Children who are taken to the cities by their parents seeking employment are still subject to urban school fees for their compulsory education, unlike their former neighbors who remain in rural areas.


He Xiaoming, a pupil at the Xingzhi experimentary primary school in western Haidian District in Beijing, said he hoped to stay on and study at a middle school.


"It is good news that my previous classmates in my hometown will be able to enjoy free education, but my parents cannot afford the tuition because Beijing-based schools charge a lot for those who have not registered as permanent residents," said He, who achieved excellent marks.


He's parents come from east China's agricultural province of Anhui and are vegetable peddlers.


Fu Zhiming, a teacher at the school, said, "Local students in the city will be able to enjoy free education almost at the same time as students in rural areas, but how about kids from families of the migrants?


"It is not fair to this group of students," Fu said, calling for free schooling for migrant workers' children.


According to Yi Benyao, principal of the primary school, authorities have made maximum efforts to help rural students from migrant workers' families receive better education.

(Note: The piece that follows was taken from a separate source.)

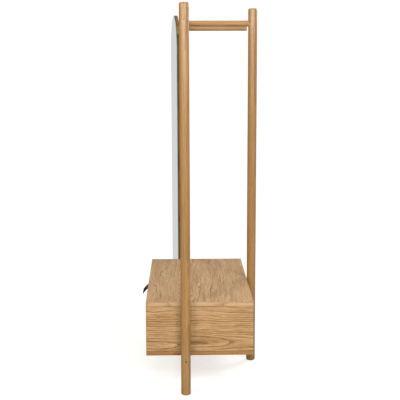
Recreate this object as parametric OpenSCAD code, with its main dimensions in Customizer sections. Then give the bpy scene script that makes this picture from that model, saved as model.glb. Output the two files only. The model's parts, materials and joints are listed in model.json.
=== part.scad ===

The school currently has more than 3,000 students from some 24 provincial areas.


Education of the huge population in the countryside, home to 900 million people, has remained a hard nut to crack.


Since modern education was introduced a century ago, government-funded, free compulsory education has remained an unattained goal.


Over the years, citizens were upset by the lack of funding and government support due to wars, conflicts and other social and economic problems.


In 1986, China promulgated the law on compulsory education, which stipulates that the state should provide a nine-year compulsory education "free of tuitions" for all primary and junior middle school students.


However, the law does not guarantee funding of compulsory education, thus obliging many schools, particularly those in impoverished rural regions, to either go on collecting tuitions or charge "miscellaneous fees."


Surveys show that farmers, whose annual per capita net income was only 3,200 yuan (US$400) in 2005, must pay about 800 yuan a year for a child's elementary and secondary education.


But the new law on free education for rural school children has been welcomed by migrant workers in cities, who have called it a milestone.